MPat spoke well to bring Dr. Feser into the discussion. He recently posted a great argument for divine causality and free will. In other words, the question which he address is, “How can we be free if God is running the show?” Obviously, Flopfoot, none of the points regarding free will are even relevant in a disorderly universe that lacks laws of nature.

Your topic goes well with Aquinas’ teleological argument for God’s existence. It’s often misrepresented as being a primitive version of Paley’s “watchmaker” argument and the modern “intelligent design” movement, but that totally misses the point he’s making. It’s not a question of “What are the chances a mitochondria/human eye/some other complex feature of the world would form by itself without a designer?” But rather, “Why are there laws/regularities that allow things to act towards a final goal at all?” It’s a totally different type of question.

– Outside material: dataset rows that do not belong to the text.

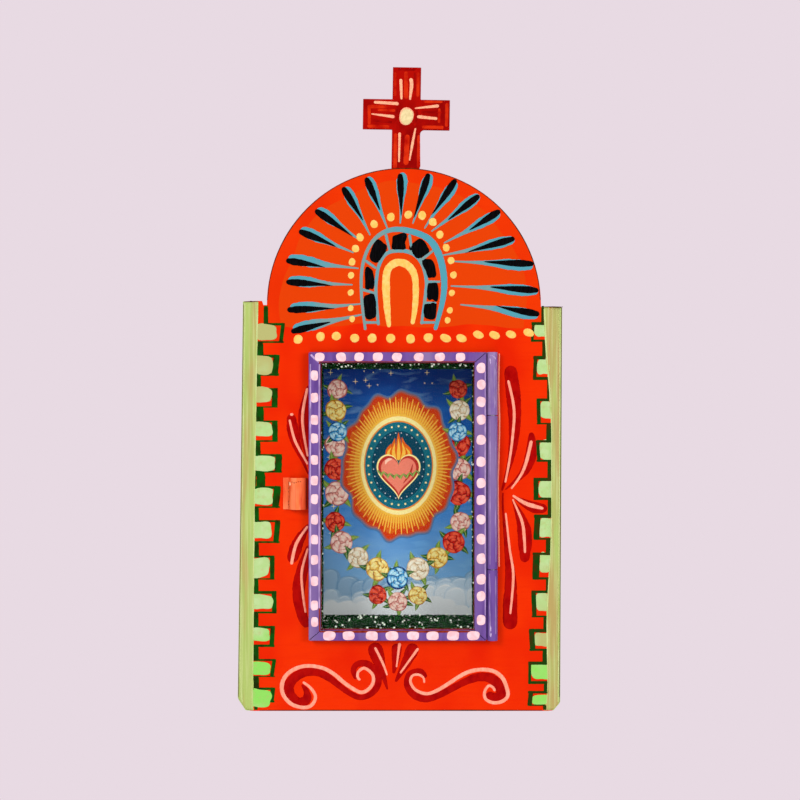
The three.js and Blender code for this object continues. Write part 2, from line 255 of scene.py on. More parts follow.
def paint(name, colour, shade, streak=(0.5, 4, 5), roughness=0.42, light=None, gloss=0.02):
    """Enamel put on with a brush: two tones in streaks, with the ridges that bristles leave."""
    finish = Finish(name, roughness=roughness, gloss=gloss)
    layers = [(streak, 0.42, 0.66, 1.0, 4, shade)]
    if light:
        layers.append(([6 * length for length in streak], 0.5, 0.68, 1.0, 2, light))
    finish.set("Base Color", finish.layered(colour, layers))
    ridges = finish.clouds((streak[0] * 0.5, streak[1], streak[2]), detail=2)
    finish.bump(ridges, 0.05)
    finish.bump(finish.clouds((9, 9, 9), detail=1), 0.25, strength=0.5)
    worn = finish.patches((3, 3, 3), 0.35, 0.65, roughness - 0.07, roughness + 0.08)
    finish.set("Roughness", worn)
    return finish.material


# Where the plate's own paint changes: paler in the arch, and green beyond its side bands' insides
PALE_RADIUS = 53.5
# Above PALE_FOOT painted shade also tones the whole plate towards PALE_ORANGE
PALE_FOOT = 73.5
GREEN_LEFT = -64.2
GREEN_RIGHT = 67.4
GREEN_TOP = 85.2


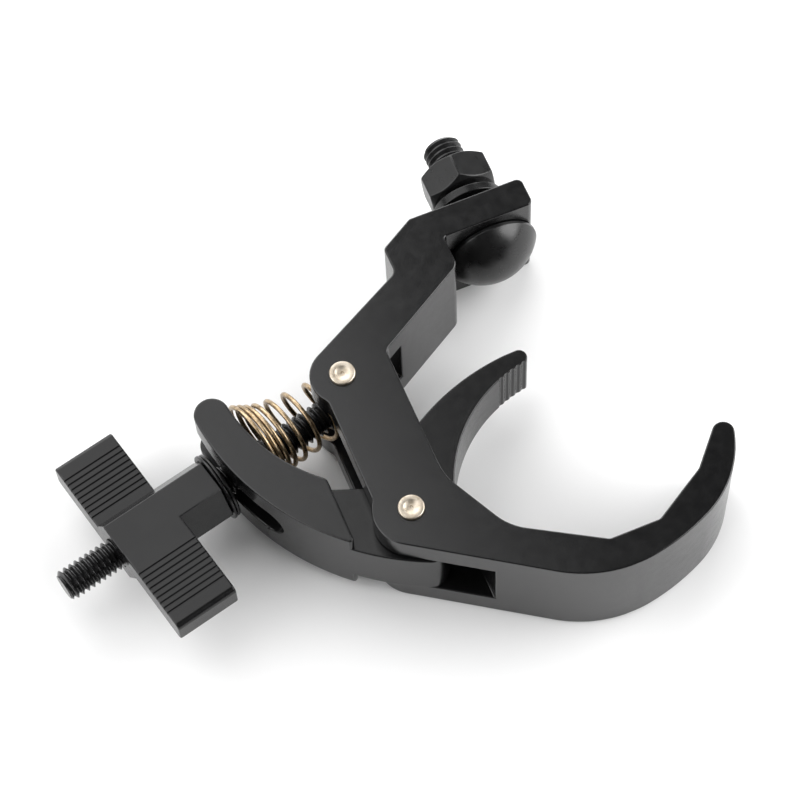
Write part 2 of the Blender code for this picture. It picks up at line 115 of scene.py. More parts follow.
# ---------------------------------------------------------------- sizes
# A circle is its centre's x and y and its radius.
SLOT_W = 16.0                  # the body's centre slot
SLOT_END_X = 12.8
LOWER_KNUCKLE_R = 9.3
UPPER_KNUCKLE_R = 7.9
WALL_X = -7.5
HOOK_CENTRE = (51.0, -3.1)     # of the hook's arc nearest the tip
HOOK_R = (27.7, 58.0, 32.0)    # its three outer arcs, from the tip to the heel
HOOK_TURNS = (-17.6, -65.3, -81.0)   # degrees where each of them starts
HOOK_TIP_R = 2.7
PLATE_Y = (63.8, 71.8)
PLATE_X1 = 58.9
PIN_R = 3.15
BORE_R = 3.6
ARM_W = 24.0
TONGUE_W = 15.2
STEP_X = -14.85
ARM_OUTER = (27.64, 48.47, 66.06)    # circle
ARM_INNER = (14.14, 49.57, 44.24)    # circle
ARM_TIP_R = 4.27
FORK_W = 9.5
FORK_AT = 208.4                # middle of the fork's inner end, degrees round ARM_OUTER
FINGER_INNER = (47.4, -8.3, 36.9)    # circle
FINGER_OUTER = (42.11, -26.88, 58.76)    # circle
FLUTES = 5                     # grip flutes near the finger's tip
FLUTES_AT = 111.3              # first flute, degrees round FINGER_INNER
FLUTE_PITCH = 2.7              # degrees
FLUTE_R = 0.85
FLUTE_PROUD = 0.55             # from the finger's face to the flute's centre
ROD_R = 4.0
EYE_R = 6.4
EYE_W = 8.6
STUD_R = 5.0
PITCH = 1.5                    # both threads
THREAD_DEPTH = 0.85
BOSS_AF = 14.7
BOSS_LEN = 11.7
WING_SPAN = 27.6
GROOVES = 9
GROOVE_PITCH = 1.5
GROOVE_DEPTH = 0.42
GROOVE_HALVES = (0.34, 0.14)   # half a groove's width at its rim and floor
GROOVE_MARGIN = 4.6            # from the wing's tip to the last groove
WIRE_R = 0.6
SPRING_R = 9.5                 # mean radius at turn 0
SPRING_TAPER = 0.44            # radius lost with each turn towards the eye
SPRING_SEAT = 5.7              # from the rod's axis to the side where all turns line up
SPRING_TURNS = (-1.8, 5.1)     # the arm's end and the eye's end
SPRING_START = 142.0           # degrees from turn 0 on to that side
SPRING_PITCH = 1.4             # between the close turns at the arm
SPRING_OPENING = 1.2           # pitch gained with each turn after SPRING_OPENS
SPRING_OPENS = 0.75            # turn
SPRING_CLOSE_S = 20.7          # along the rod, where the turns begin to open
SPRING_LEAN = 0.067            # slant of the close turns
SPRING_LEAN_GAIN = 0.315       # share by which the slant grows with each turn
NUT_AF = 17.0
NUT_TURN = 25.0


# ================================================================ outlines
def polar(centre, radius, degrees):
    """The point at this radius and direction from a centre."""
    a = math.radians(degrees)
    return (centre[0] + radius * math.cos(a), centre[1] + radius * math.sin(a))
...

This is addressed at great length in the Summa Theologiae, and I think you may benefit from reading it!



It’s early in the morning and I hope I made a bit of sense there. Time for some more coffee.

Pax Christi!
 
Hawking could have been wrong. Creating something does not mean you can control it later. He argued that the fact that God didn’t seem to interact with the world is proof he doesn’t exist, but that is also compatible with a weak or evil God.